The plan is to have the Tsiizizii watering point up and running by the end of this month. Tariq said this will help the people of the Grand Falls and the Black Falls area.
And there is a plan for another watering point in North Leupp within the next few months. Other plans include installing more water tanks – for both livestock and wildlife – and a windmill.
Grand Falls residents said there is an inoperative windmill in their area. The issue has been reported for repairs over the last two years but nothing is being done.
Grand Falls residents say repairing that windmill should be a priority before establishing a water association and making plans for water users in the middle of a pandemic.

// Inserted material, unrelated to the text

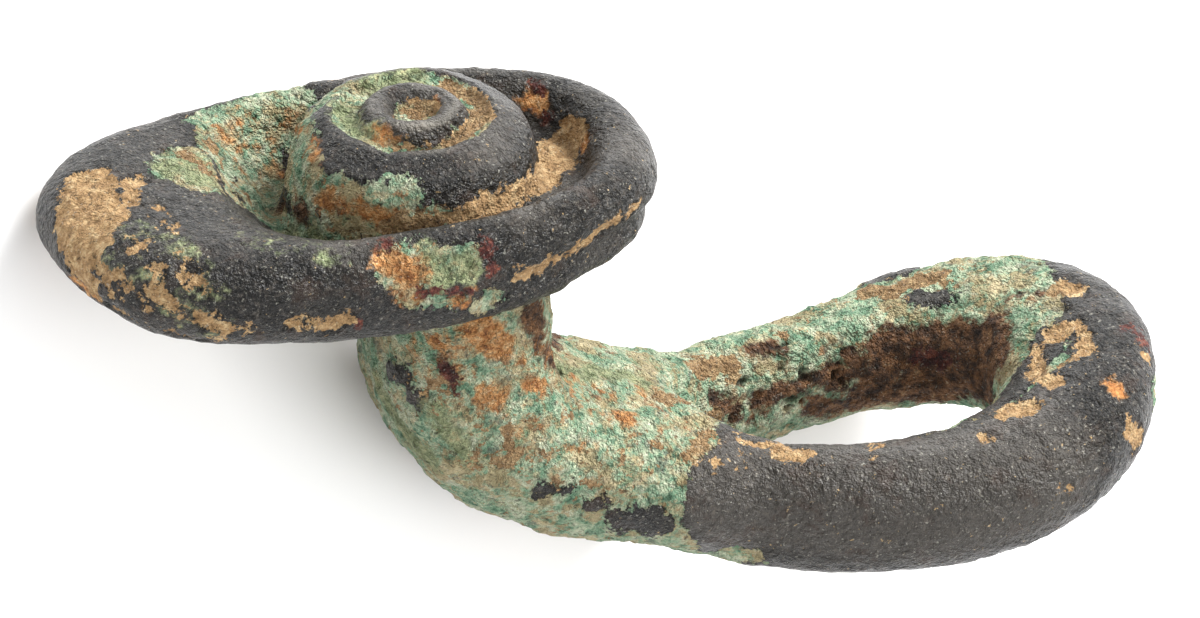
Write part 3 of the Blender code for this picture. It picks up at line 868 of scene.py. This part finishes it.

“There are windmills broken down and there are wells that have never been cleaned out and it’s just like that,” Williams said. “Those are some areas we need to concentrate on (too).
“Yes, it’s tough,” he said. ‘When we bring these issues up at our chapter meetings, we never really get anywhere with them. For that very reason, establishing a committee would be the best thing to do.”
Tsiizizii Chapter President Roberta Gorman added that while a water committee needs to be developed, people need to also remember that Tółchííkooh and Tooh Bikooh – female and male river, respectively – are holy and carry stories of the Diné ceremonies, origins of the earth, the sky and the natural world.